Pull out the lines from the line containing "along(REAR_PIVOT, REAR_LINK_ANGLE, CROSS_TUBE_AT)))" through the line containing "if obj.type not", both lines included, and copy them exactly.

** start Records for the task **

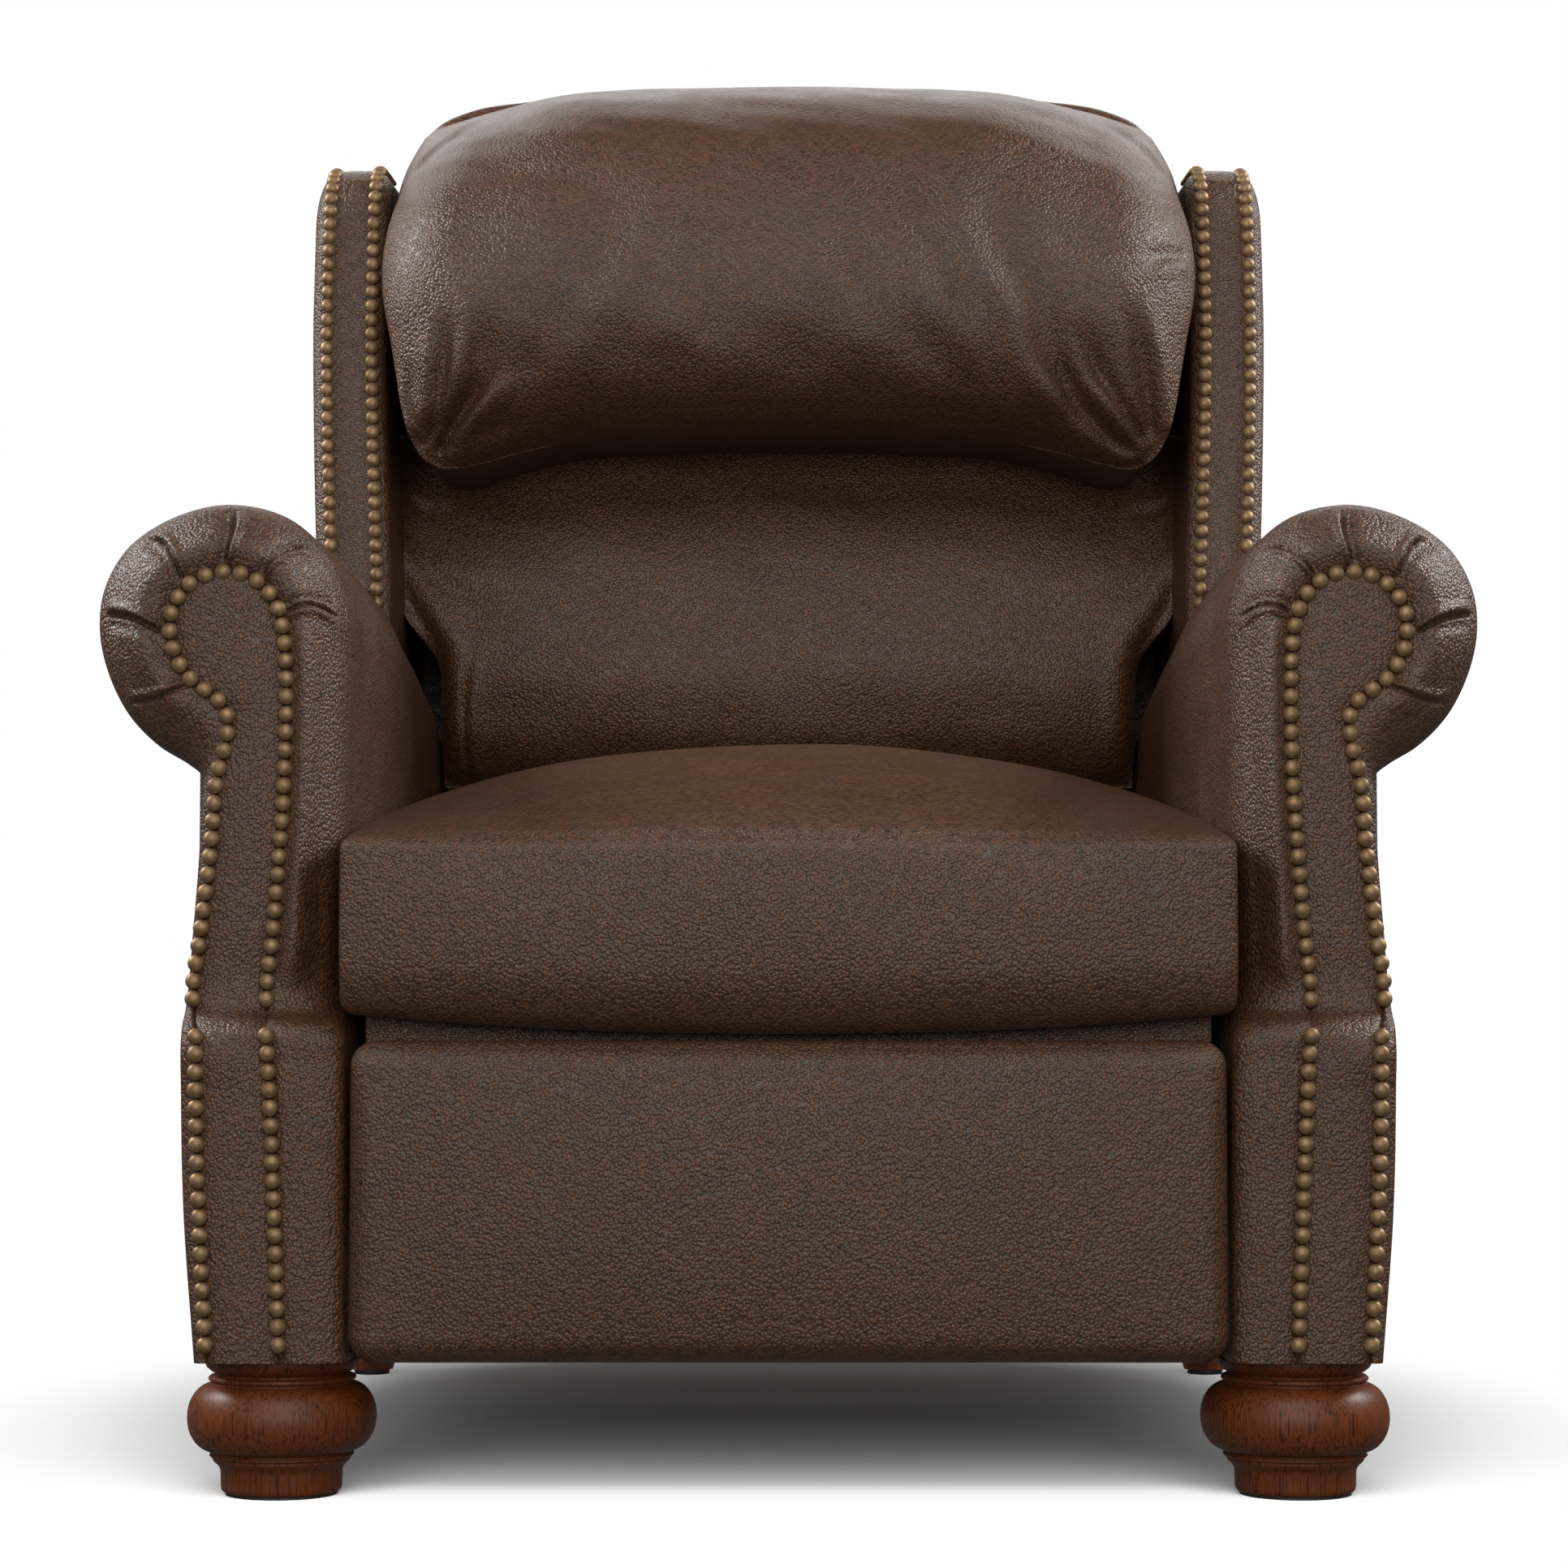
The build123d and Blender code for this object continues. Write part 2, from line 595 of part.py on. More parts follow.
def lumbar_cushion():
    side = [
        (98, 492), (58, 560), (50, 640), (80, 724), (216, 724), (189, 600), (189, 492),
    ]
    outline = [(266, 492), (266, 566), (308, 585), (308, 724)]
    return side_prism(side, -WING_INNER_X, WING_INNER_X) & front_outline(outline)


def head_cushion():
    side = [
        (40, 727), (-40, 790), (-60, 880), (-30, 960), (40, 1022), (130, 1052), (210, CUSHION_TOP_Z),
        (430, CUSHION_TOP_Z - 16), (422, 1029), (283, 1029), (214, 727),
    ]
    outline = [(272, 727), (300, 800), (309, 870), (306, 940), (290, 1000), (250, 1038), (200, 1060)]
    return side_prism(side, -WING_INNER_X, WING_INNER_X) & front_outline(outline)


def wing():
    y_low = wing_front_y(WING_BOTTOM_Z)
    y_high = wing_front_y(940)
    rear_low = back_rear_y(WING_BOTTOM_Z) - BACK_PANEL
    rear_high = back_rear_y(1003) - BACK_PANEL
    x = WING_INNER_X
    edges = [
        Line((x, y_low, WING_BOTTOM_Z), (x, y_high, 940)),
        ThreePointArc((x, y_high, 940), (x, 62, 968), (x, 98, 980)),
        Polyline((x, 98, 980), (x, rear_high, 1003), (x, rear_low, WING_BOTTOM_Z), (x, y_low, WING_BOTTOM_Z)),
    ]
    return extrude(make_face(edges), amount=WING_OUTER_X - WING_INNER_X, dir=(1, 0, 0))


def wing_nails():
    """Two rows up the front edge of a wing."""
    heads = []
    for x in (319, 353):
        low = (x, wing_front_y(600) - NAIL_HEIGHT / 2 - 0.1, 600)
        high = (x, wing_front_y(930) - NAIL_HEIGHT / 2 - 0.1, 930)
        heads += nail_row(Line(low, high), WING_NAIL_PITCH, WING_LEAN)
    return Compound(heads)


def outside_back_panel():
    slab = side_prism([
        (back_rear_y(BACK_BOTTOM_Z) - BACK_PANEL, BACK_BOTTOM_Z), (back_rear_y(BACK_BOTTOM_Z), BACK_BOTTOM_Z),
        (back_rear_y(CUSHION_TOP_Z), CUSHION_TOP_Z), (back_rear_y(CUSHION_TOP_Z) - BACK_PANEL, CUSHION_TOP_Z),
    ], -WING_OUTER_X, WING_OUTER_X)
    outline = [
        (BACK_HALF_LOW, BACK_BOTTOM_Z), (BACK_HALF_LOW, WING_BOTTOM_Z), (WING_OUTER_X, WING_BOTTOM_Z),
        (WING_OUTER_X, 978), (350, 1006), (300, 1027), (180, 1042), (60, BACK_TOP_Z),
    ]
    return slab & front_outline(outline)


# ---------------------------------------------------------------- files

save_pair("base_side_frame", base_side_frame())
across = (-SIDE_INNER_X, SIDE_INNER_X)
save("base_front_bar", box(across, FRONT_BAR_Y, (BASE_BOTTOM_Z, BASE_BOTTOM_Z + FRONT_BAR_HEIGHT)))
save("base_rear_panel", box(across, (BASE_REAR_Y - RAIL_WIDTH, BASE_REAR_Y), REAR_PANEL_Z))
save_pair("arm_roll", arm_roll())
save_pair("inside_arm", inside_arm())
save_pair("outside_arm", outside_arm())
save_pair("arm_front_panel", arm_front_panel())
save("arm_nails", both(arm_nails()))
save_pair("front_foot", front_foot())
save_pair("rear_foot", rear_leg())
save("foot_bolts", both(Compound([foot_bolt(FRONT_FOOT), foot_bolt(REAR_LEG_TOP)])))
save("foot_glides", both(Compound([glide(FRONT_FOOT, FRONT_GLIDE_R), glide(REAR_LEG_TOE, REAR_GLIDE_R)])))
save_pair("mechanism_rail", mechanism_rail())
save("rail_bolts", both(Compound(rail_bolts())))
for place, swing_y in (("front", FRONT_SWING_Y), ("rear", REAR_SWING_Y)):
    save_pair(f"{place}_swing_link", swing_link(swing_y))
    save(f"{place}_torque_tube", tube(SWING_X, up_swing(swing_y, TUBE_AT)))
save_pair("seat_plate", seat_plate())
save_pair("seat_side_rail", seat_side_rail())
save("seat_cross_rails", seat_cross_rails())
save("seat_springs", seat_springs())
save("seat_deck", seat_deck())
save("seat_cushion", seat_cushion())
save_pair("footrest_rear_link", footrest_rear_link())
save("footrest_cross_tube", tube(layer(1), along(REAR_PIVOT, REAR_LINK_ANGLE, CROSS_TUBE_AT)))
save_pair("footrest_mid_link", footrest_mid_link())
save_pair("footrest_control_link", footrest_control_link())
save_pair("footrest_guide_link", footrest_guide_link())
save_pair("footrest_bracket", footrest_bracket())
save("footrest_board", footrest_board())
save("footrest_pad", footrest_pad())
save_pair("back_side_rail", back_side_rail())
save("back_cross_rails", back_cross_rails())
save("back_brackets", both(back_bracket()))
save("back_springs", back_springs())
save("lumbar_cushion", lumbar_cushion())
save("head_cushion", head_cushion())
save_pair("wing", wing())
save("wing_nails", both(wing_nails()))
save("outside_back_panel", outside_back_panel())
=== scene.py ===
import json
import math

import bmesh
import bpy
import numpy as np
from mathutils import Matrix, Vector


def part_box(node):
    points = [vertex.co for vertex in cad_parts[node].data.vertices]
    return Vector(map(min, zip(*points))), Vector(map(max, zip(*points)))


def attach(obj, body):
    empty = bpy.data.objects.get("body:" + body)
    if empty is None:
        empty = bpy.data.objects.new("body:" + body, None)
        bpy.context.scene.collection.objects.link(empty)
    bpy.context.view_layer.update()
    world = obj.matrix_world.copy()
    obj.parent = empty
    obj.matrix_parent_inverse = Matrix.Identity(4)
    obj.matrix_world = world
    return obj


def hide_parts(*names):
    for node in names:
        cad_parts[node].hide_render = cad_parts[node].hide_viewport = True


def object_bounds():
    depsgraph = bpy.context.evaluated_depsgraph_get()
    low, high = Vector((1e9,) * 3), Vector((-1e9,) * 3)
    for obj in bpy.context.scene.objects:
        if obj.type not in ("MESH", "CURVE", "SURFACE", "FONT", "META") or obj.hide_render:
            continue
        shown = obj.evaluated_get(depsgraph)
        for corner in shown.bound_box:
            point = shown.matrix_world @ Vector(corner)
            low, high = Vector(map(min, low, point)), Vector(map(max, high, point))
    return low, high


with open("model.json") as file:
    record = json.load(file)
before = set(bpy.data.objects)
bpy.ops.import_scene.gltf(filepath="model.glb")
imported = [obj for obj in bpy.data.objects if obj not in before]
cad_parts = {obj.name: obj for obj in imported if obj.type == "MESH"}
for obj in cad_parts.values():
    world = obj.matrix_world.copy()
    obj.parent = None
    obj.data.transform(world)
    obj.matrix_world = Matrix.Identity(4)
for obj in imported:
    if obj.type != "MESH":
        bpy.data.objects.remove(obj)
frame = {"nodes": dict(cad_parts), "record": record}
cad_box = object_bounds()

# Shapes are in millimetres in the frame's axes, and turn to metres when a mesh is made. Finishes, lamps
# and the camera are in metres.
MM = 0.001


def box_mm(node):
    low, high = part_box(node)
    return np.array(low) / MM, np.array(high) / MM


FRONT = cad_box[0].y / MM
REAR = cad_box[1].y / MM


# ---------------- small tools

def ease(x, low=0.0, high=1.0):
    """0 below low, 1 above high, smooth between."""
    t = np.clip((np.asarray(x, float) - low) / (high - low), 0, 1)
    return t * t * (3 - 2 * t)


def hump(x, centre, width):
    return np.exp(-((np.asarray(x, float) - centre) / width) ** 2)


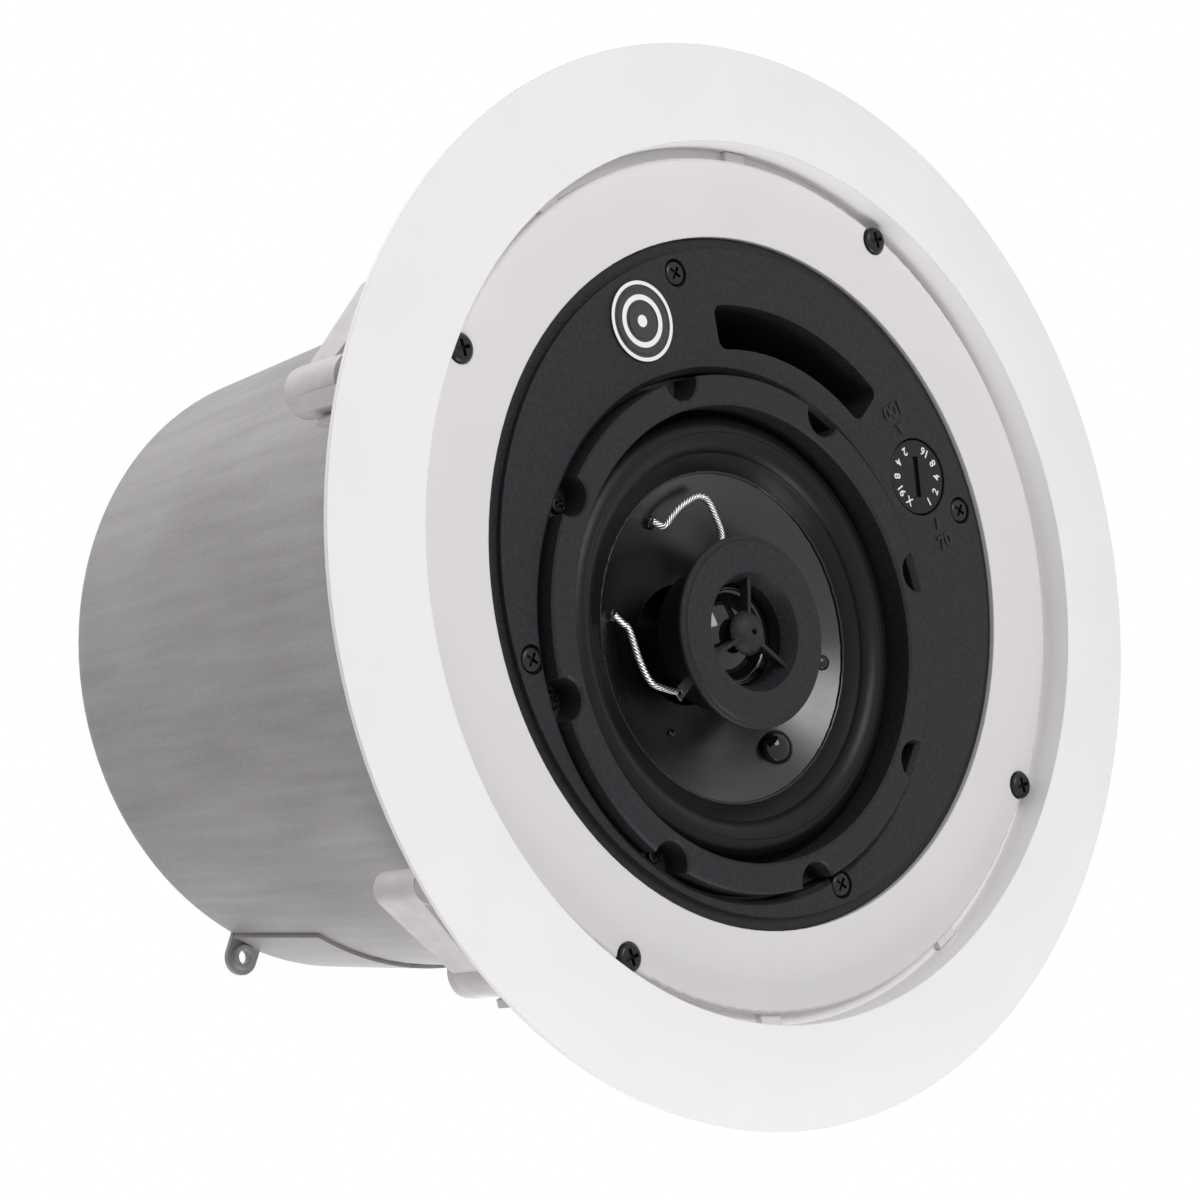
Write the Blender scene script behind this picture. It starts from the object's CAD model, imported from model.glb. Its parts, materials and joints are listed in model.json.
import json
import math

import bmesh
import bpy
from mathutils import Matrix, Vector


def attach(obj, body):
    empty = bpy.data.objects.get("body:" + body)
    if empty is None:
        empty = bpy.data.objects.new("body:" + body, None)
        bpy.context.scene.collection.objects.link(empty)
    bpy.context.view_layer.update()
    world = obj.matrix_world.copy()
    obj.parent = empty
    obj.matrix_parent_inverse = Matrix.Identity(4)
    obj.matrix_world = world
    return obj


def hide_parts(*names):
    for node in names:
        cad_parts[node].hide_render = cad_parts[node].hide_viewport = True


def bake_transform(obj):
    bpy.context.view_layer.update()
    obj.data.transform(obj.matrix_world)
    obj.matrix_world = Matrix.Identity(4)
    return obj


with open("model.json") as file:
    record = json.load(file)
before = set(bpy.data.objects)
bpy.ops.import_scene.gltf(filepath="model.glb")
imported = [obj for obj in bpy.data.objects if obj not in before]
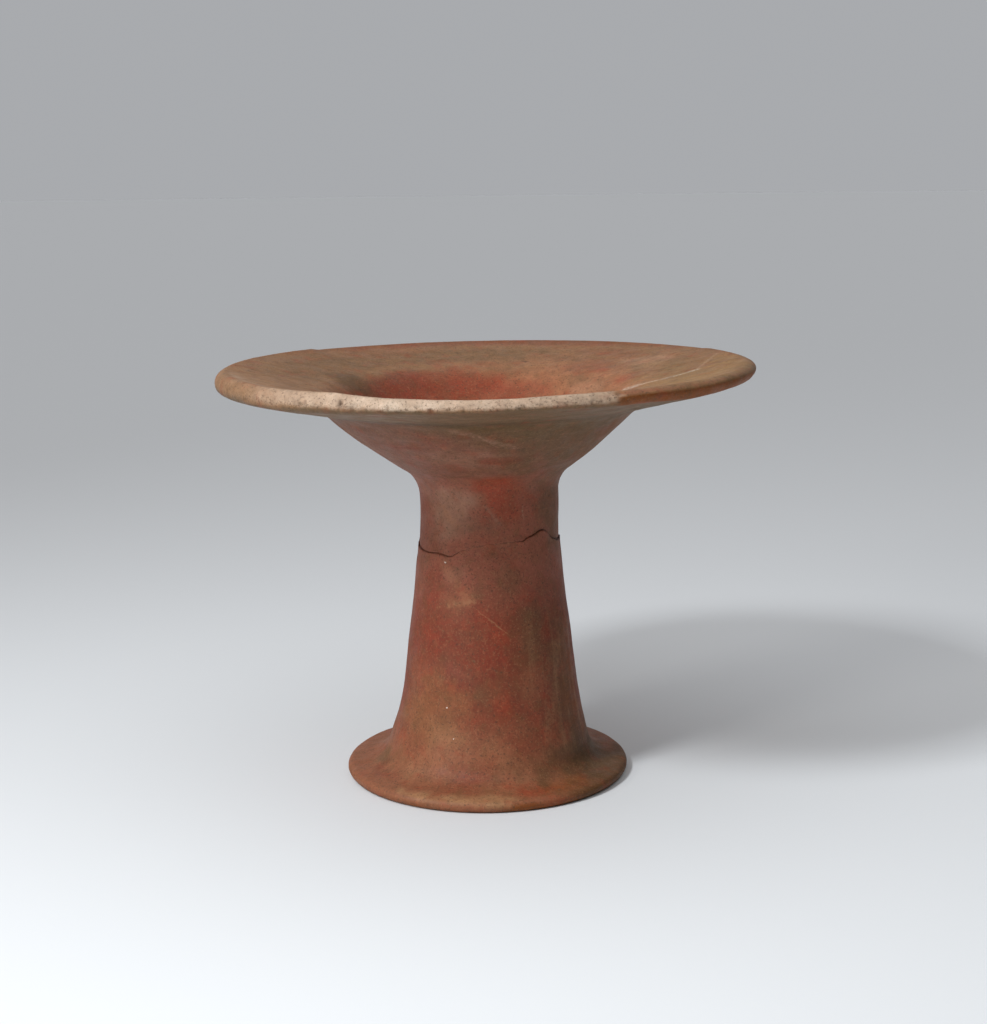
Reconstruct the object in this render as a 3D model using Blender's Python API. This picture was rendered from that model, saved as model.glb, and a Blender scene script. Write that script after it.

** end Records for the task **

_Final result:_
save("footrest_cross_tube", tube(layer(1), along(REAR_PIVOT, REAR_LINK_ANGLE, CROSS_TUBE_AT)))
save_pair("footrest_mid_link", footrest_mid_link())
save_pair("footrest_control_link", footrest_control_link())
save_pair("footrest_guide_link", footrest_guide_link())
save_pair("footrest_bracket", footrest_bracket())
save("footrest_board", footrest_board())
save("footrest_pad", footrest_pad())
save_pair("back_side_rail", back_side_rail())
save("back_cross_rails", back_cross_rails())
save("back_brackets", both(back_bracket()))
save("back_springs", back_springs())
save("lumbar_cushion", lumbar_cushion())
save("head_cushion", head_cushion())
save_pair("wing", wing())
save("wing_nails", both(wing_nails()))
save("outside_back_panel", outside_back_panel())
=== scene.py ===
import json
import math

import bmesh
import bpy
import numpy as np
from mathutils import Matrix, Vector


def part_box(node):
    points = [vertex.co for vertex in cad_parts[node].data.vertices]
    return Vector(map(min, zip(*points))), Vector(map(max, zip(*points)))


def attach(obj, body):
    empty = bpy.data.objects.get("body:" + body)
    if empty is None:
        empty = bpy.data.objects.new("body:" + body, None)
        bpy.context.scene.collection.objects.link(empty)
    bpy.context.view_layer.update()
    world = obj.matrix_world.copy()
    obj.parent = empty
    obj.matrix_parent_inverse = Matrix.Identity(4)
    obj.matrix_world = world
    return obj


def hide_parts(*names):
    for node in names:
        cad_parts[node].hide_render = cad_parts[node].hide_viewport = True


def object_bounds():
    depsgraph = bpy.context.evaluated_depsgraph_get()
    low, high = Vector((1e9,) * 3), Vector((-1e9,) * 3)
    for obj in bpy.context.scene.objects:
        if obj.type not in ("MESH", "CURVE", "SURFACE", "FONT", "META") or obj.hide_render:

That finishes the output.